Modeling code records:
**********

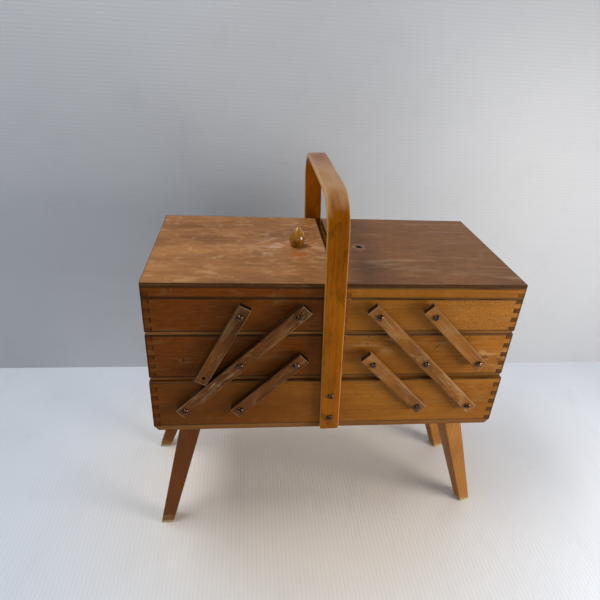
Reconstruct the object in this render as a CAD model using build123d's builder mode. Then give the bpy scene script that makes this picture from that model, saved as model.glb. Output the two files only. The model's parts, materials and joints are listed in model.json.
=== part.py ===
"""Three-tier cantilever sewing box on splayed legs, in millimetres.

X runs along the box, -Y is the front and +Z is up. The origin is on the floor under the
middle of the box. Two pairs of upper trays swing out on wooden arms over one fixed bottom
tray. The box stands closed, with one arm hanging loose, as its lower screw is missing.
"""

from build123d import *

import os
from math import cos, radians, sin, tan

# ---- driving dimensions -------------------------------------------------------------
BOX_LENGTH = 400.0
BOX_DEPTH = 200.0
LEG_HEIGHT = 187.0
WALL = 8.0
INNER_GAP = 8.0  # between the left and the right upper trays when closed
SIDE_CLEARANCE = 3.0  # the upper trays are this much narrower on each side
REST_GAP = 0.4  # between a tray's bottom and the rim it comes down on

BOTTOM_PANEL = 6.0
TRAY_PANEL = 4.0
PANEL_INSET = 1.0
BOTTOM_WALL_HEIGHT = 62.4
MIDDLE_WALL_HEIGHT = 54.0
TOP_WALL_HEIGHT = 40.0
LID_RAIL_HEIGHT = 12.5
LID_PANEL = 4.0
BOTTOM_CORNER_CUT = 5.0

# Swinging arms: each pivot stands one step out and one step down from the next.
ARM_STEP_X = 60.0
ARM_STEP_Z = 60.0
TOP_PIVOT_X = 42.0
BOTTOM_PIVOT_Z = 222.5
ARM_WIDTH = 14.0
ARM_THICKNESS = 8.0
ARM_UPPER_END = 12.0  # wood beyond the upper pivot
ARM_LOWER_END = 8.0
ARM_PLANE = 101.0  # distance of an arm's back face from the middle of the box
LOOSE_ARM_ANGLE = 27.3  # from straight down, where the loose arm rests on the long one

SHANK_RADIUS = 1.7
RUNNING_HOLE_RADIUS = 1.77
SCREW_HOLE_RADIUS = 1.72
LOOP_HOLE_RADIUS = 2.1  # at the pivots that close each parallelogram
EMPTY_HOLE_RADIUS = 1.2  # of the lost screw's pilot hole
SHANK_IN_WALL = 6.0
HEAD_RADIUS = 3.5
HEAD_HEIGHT = 2.6
HEAD_ROUND = 2.3
WASHER_RADIUS = 4.5
ARM_PLAY = 0.3
ARM_EDGE = 0.8

HANDLE_WIDTH = 22.0
HANDLE_THICKNESS = 7.0
HANDLE_TOP = 468.0
HANDLE_BEND = 39.0  # outer radius
HANDLE_LEAN = 2.5  # degrees towards -X
HANDLE_SCREWS_Z = (206.9, 238.5)
HANDLE_FOOT_Z = 190.0
HANDLE_EDGE_ROUND = 2.0

LEG_TOP = 26.0
LEG_FOOT = 16.0
LEG_TOP_X = 158.0
LEG_TOP_Y = 65.0
LEFT_FRONT_FOOT = (-201.0, -71.0)  # this leg stands steeper than the others
LEFT_BACK_FOOT = (-223.0, 70.0)
RIGHT_FRONT_FOOT = (224.0, -54.0)
RIGHT_BACK_FOOT = (221.0, 54.0)
RIGHT_LEG_TURN = 15.0  # degrees about the vertical
LEG_EDGE_ROUND = 1.5
LEG_SCREW_SPACING = 14.0
LEG_SCREW_HEAD = 3.6
LEG_SCREW_LENGTH = 30.0
LEG_SCREW_POINT = 3.0
LEG_SCREW_SINK = 0.1  # of the head below the panel's top

KNOB_X = 37.0
KNOB_HOLE_RADIUS = 2.5
KNOB_TENON_RADIUS = 2.48
KNOB_RADIUS = 9.0
KNOB_HEIGHT = 25.0
KNOB_BASE_RADIUS = 6.0
KNOB_WIDEST_Z = 7.5  # above the lid
KNOB_SHOULDER_RADIUS = 6.5
KNOB_SHOULDER_Z = 16.5

LID_FINGERS = (6.0, 4.5, 2.0)  # from the top of the rails down

HINGE_Y = 55.0
HINGE_LENGTH = 30.0
HINGE_PIN_RADIUS = 1.0
HINGE_PIN_PLAY = 0.05
HINGE_KNUCKLE_RADIUS = 2.0
HINGE_KNUCKLE_GAP = 0.3
HINGE_PLATE_GAP = 0.5  # between a plate and the other half's knuckles
HINGE_OFFSET = 2.5  # of the pin from the wood's outer face
HINGE_LEAF = 1.0
HINGE_LEAF_HEIGHT = 10.0

# ---- levels and places worked out from them -------------------------------------------
BOTTOM_RIM = LEG_HEIGHT + BOTTOM_PANEL + BOTTOM_WALL_HEIGHT
MIDDLE_BASE = BOTTOM_RIM + REST_GAP
MIDDLE_RIM = MIDDLE_BASE + TRAY_PANEL + MIDDLE_WALL_HEIGHT
TOP_BASE = MIDDLE_RIM + REST_GAP
TOP_RIM = TOP_BASE + TRAY_PANEL + TOP_WALL_HEIGHT
LID_BASE = TOP_RIM + REST_GAP
LID_TOP = LID_BASE + LID_RAIL_HEIGHT + LID_PANEL

HALF_LENGTH = BOX_LENGTH / 2
HALF_DEPTH = BOX_DEPTH / 2
TRAY_HALF_DEPTH = HALF_DEPTH - SIDE_CLEARANCE
TRAY_INNER_X = INNER_GAP / 2
HINGE_X = HALF_LENGTH + HINGE_OFFSET
HINGE_Z = (TOP_RIM + LID_BASE) / 2
HANDLE_PIVOT_Z = sum(HANDLE_SCREWS_Z) / 2

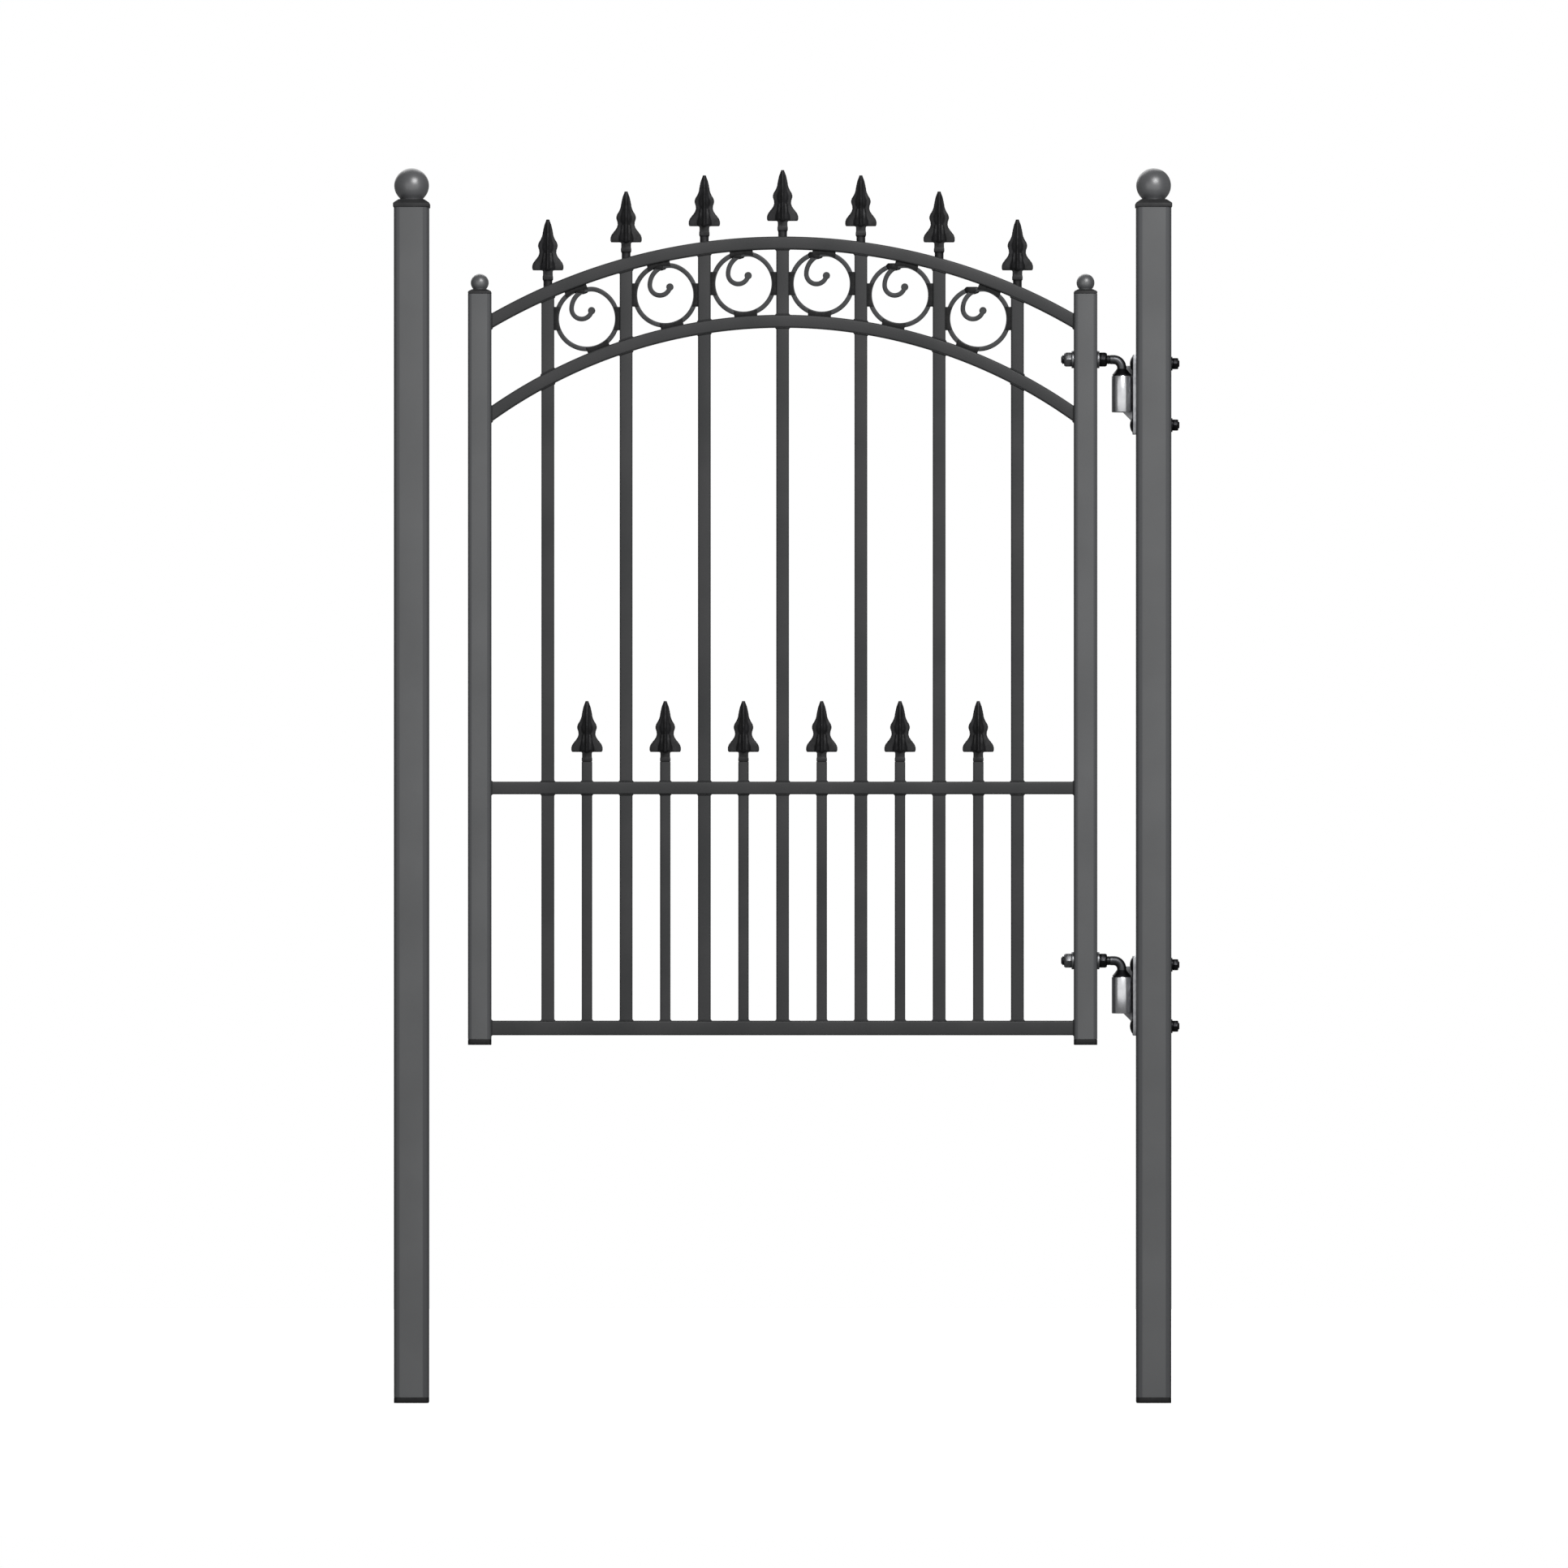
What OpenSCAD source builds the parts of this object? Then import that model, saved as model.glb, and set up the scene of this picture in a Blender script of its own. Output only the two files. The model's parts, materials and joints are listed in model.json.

**********

◆ EXERCISE
Repeat the material above in full, exactly as it stands.

◆ ANSWER TO THE EXERCISE
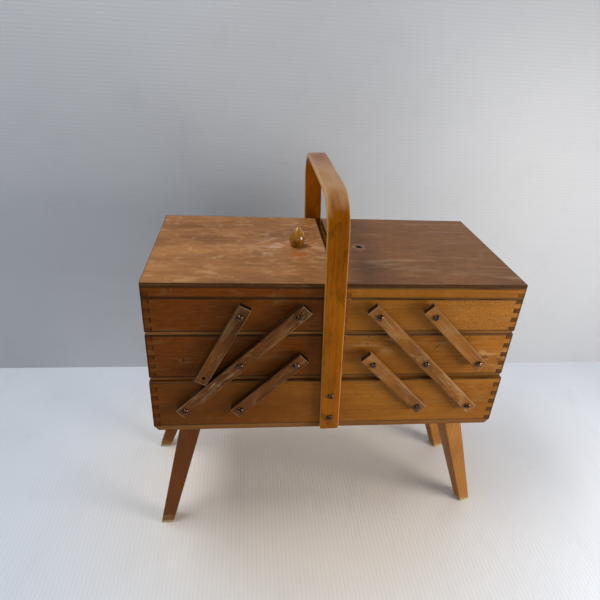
Reconstruct the object in this render as a CAD model using build123d's builder mode. Then give the bpy scene script that makes this picture from that model, saved as model.glb. Output the two files only. The model's parts, materials and joints are listed in model.json.
=== part.py ===
"""Three-tier cantilever sewing box on splayed legs, in millimetres.

X runs along the box, -Y is the front and +Z is up. The origin is on the floor under the
middle of the box. Two pairs of upper trays swing out on wooden arms over one fixed bottom
tray. The box stands closed, with one arm hanging loose, as its lower screw is missing.
"""

from build123d import *

import os
from math import cos, radians, sin, tan

# ---- driving dimensions -------------------------------------------------------------
BOX_LENGTH = 400.0
BOX_DEPTH = 200.0
LEG_HEIGHT = 187.0
WALL = 8.0
INNER_GAP = 8.0  # between the left and the right upper trays when closed
SIDE_CLEARANCE = 3.0  # the upper trays are this much narrower on each side
REST_GAP = 0.4  # between a tray's bottom and the rim it comes down on

BOTTOM_PANEL = 6.0
TRAY_PANEL = 4.0
PANEL_INSET = 1.0
BOTTOM_WALL_HEIGHT = 62.4
MIDDLE_WALL_HEIGHT = 54.0
TOP_WALL_HEIGHT = 40.0
LID_RAIL_HEIGHT = 12.5
LID_PANEL = 4.0
BOTTOM_CORNER_CUT = 5.0

# Swinging arms: each pivot stands one step out and one step down from the next.
ARM_STEP_X = 60.0
ARM_STEP_Z = 60.0
TOP_PIVOT_X = 42.0
BOTTOM_PIVOT_Z = 222.5
ARM_WIDTH = 14.0
ARM_THICKNESS = 8.0
ARM_UPPER_END = 12.0  # wood beyond the upper pivot
ARM_LOWER_END = 8.0
ARM_PLANE = 101.0  # distance of an arm's back face from the middle of the box
LOOSE_ARM_ANGLE = 27.3  # from straight down, where the loose arm rests on the long one

SHANK_RADIUS = 1.7
RUNNING_HOLE_RADIUS = 1.77
SCREW_HOLE_RADIUS = 1.72
LOOP_HOLE_RADIUS = 2.1  # at the pivots that close each parallelogram
EMPTY_HOLE_RADIUS = 1.2  # of the lost screw's pilot hole
SHANK_IN_WALL = 6.0
HEAD_RADIUS = 3.5
HEAD_HEIGHT = 2.6
HEAD_ROUND = 2.3
WASHER_RADIUS = 4.5
ARM_PLAY = 0.3
ARM_EDGE = 0.8

HANDLE_WIDTH = 22.0
HANDLE_THICKNESS = 7.0
HANDLE_TOP = 468.0
HANDLE_BEND = 39.0  # outer radius
HANDLE_LEAN = 2.5  # degrees towards -X
HANDLE_SCREWS_Z = (206.9, 238.5)
HANDLE_FOOT_Z = 190.0
HANDLE_EDGE_ROUND = 2.0

LEG_TOP = 26.0
LEG_FOOT = 16.0
LEG_TOP_X = 158.0
LEG_TOP_Y = 65.0
LEFT_FRONT_FOOT = (-201.0, -71.0)  # this leg stands steeper than the others
LEFT_BACK_FOOT = (-223.0, 70.0)
RIGHT_FRONT_FOOT = (224.0, -54.0)
RIGHT_BACK_FOOT = (221.0, 54.0)
RIGHT_LEG_TURN = 15.0  # degrees about the vertical
LEG_EDGE_ROUND = 1.5
LEG_SCREW_SPACING = 14.0
LEG_SCREW_HEAD = 3.6
LEG_SCREW_LENGTH = 30.0
LEG_SCREW_POINT = 3.0
LEG_SCREW_SINK = 0.1  # of the head below the panel's top

KNOB_X = 37.0
KNOB_HOLE_RADIUS = 2.5
KNOB_TENON_RADIUS = 2.48
KNOB_RADIUS = 9.0
KNOB_HEIGHT = 25.0
KNOB_BASE_RADIUS = 6.0
KNOB_WIDEST_Z = 7.5  # above the lid
KNOB_SHOULDER_RADIUS = 6.5
KNOB_SHOULDER_Z = 16.5

LID_FINGERS = (6.0, 4.5, 2.0)  # from the top of the rails down

HINGE_Y = 55.0
HINGE_LENGTH = 30.0
HINGE_PIN_RADIUS = 1.0
HINGE_PIN_PLAY = 0.05
HINGE_KNUCKLE_RADIUS = 2.0
HINGE_KNUCKLE_GAP = 0.3
HINGE_PLATE_GAP = 0.5  # between a plate and the other half's knuckles
HINGE_OFFSET = 2.5  # of the pin from the wood's outer face
HINGE_LEAF = 1.0
HINGE_LEAF_HEIGHT = 10.0

# ---- levels and places worked out from them -------------------------------------------
BOTTOM_RIM = LEG_HEIGHT + BOTTOM_PANEL + BOTTOM_WALL_HEIGHT
MIDDLE_BASE = BOTTOM_RIM + REST_GAP
MIDDLE_RIM = MIDDLE_BASE + TRAY_PANEL + MIDDLE_WALL_HEIGHT
TOP_BASE = MIDDLE_RIM + REST_GAP
TOP_RIM = TOP_BASE + TRAY_PANEL + TOP_WALL_HEIGHT
LID_BASE = TOP_RIM + REST_GAP
LID_TOP = LID_BASE + LID_RAIL_HEIGHT + LID_PANEL

HALF_LENGTH = BOX_LENGTH / 2
HALF_DEPTH = BOX_DEPTH / 2
TRAY_HALF_DEPTH = HALF_DEPTH - SIDE_CLEARANCE
TRAY_INNER_X = INNER_GAP / 2
HINGE_X = HALF_LENGTH + HINGE_OFFSET
HINGE_Z = (TOP_RIM + LID_BASE) / 2
HANDLE_PIVOT_Z = sum(HANDLE_SCREWS_Z) / 2

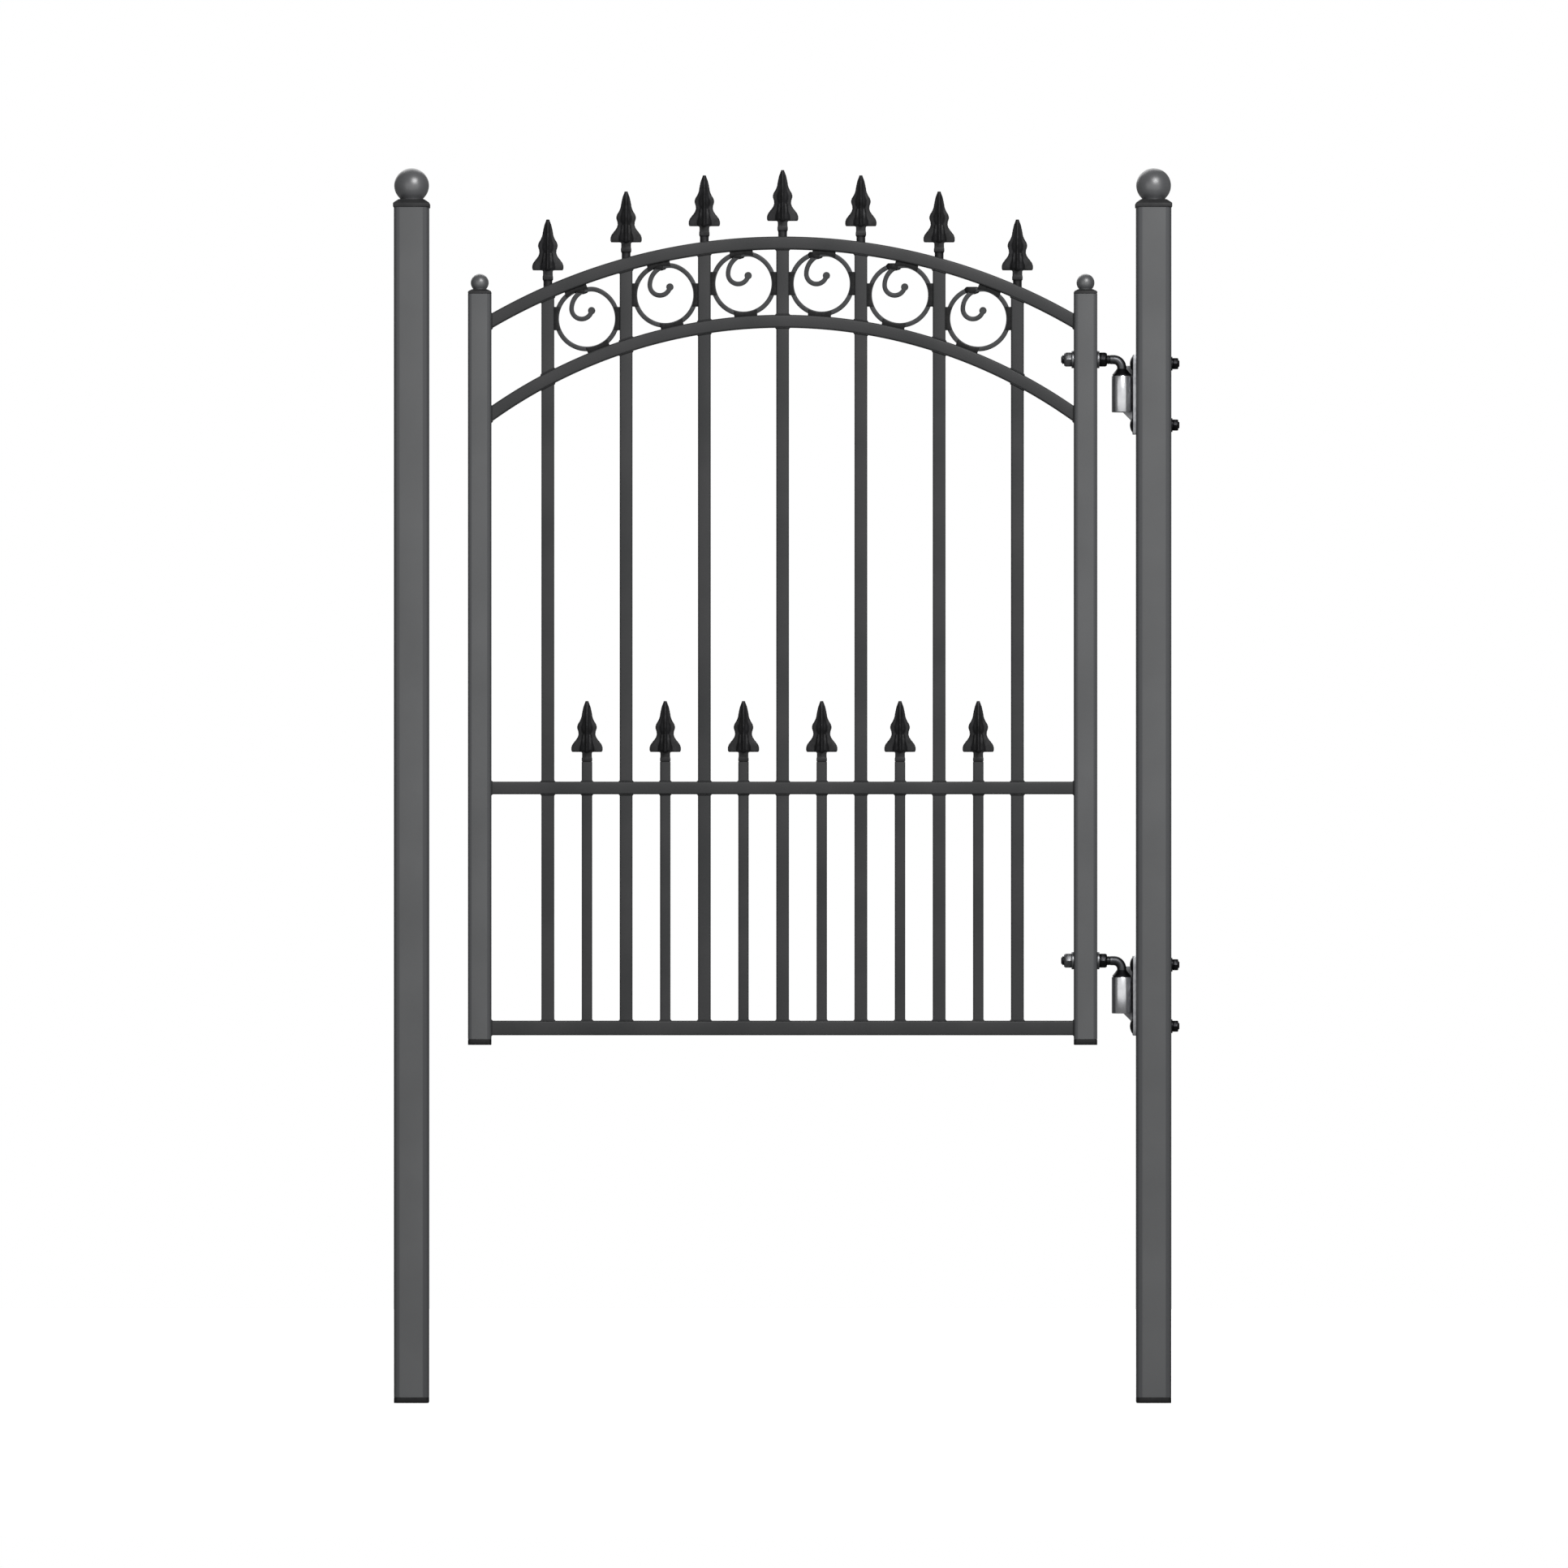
What OpenSCAD source builds the parts of this object? Then import that model, saved as model.glb, and set up the scene of this picture in a Blender script of its own. Output only the two files. The model's parts, materials and joints are listed in model.json.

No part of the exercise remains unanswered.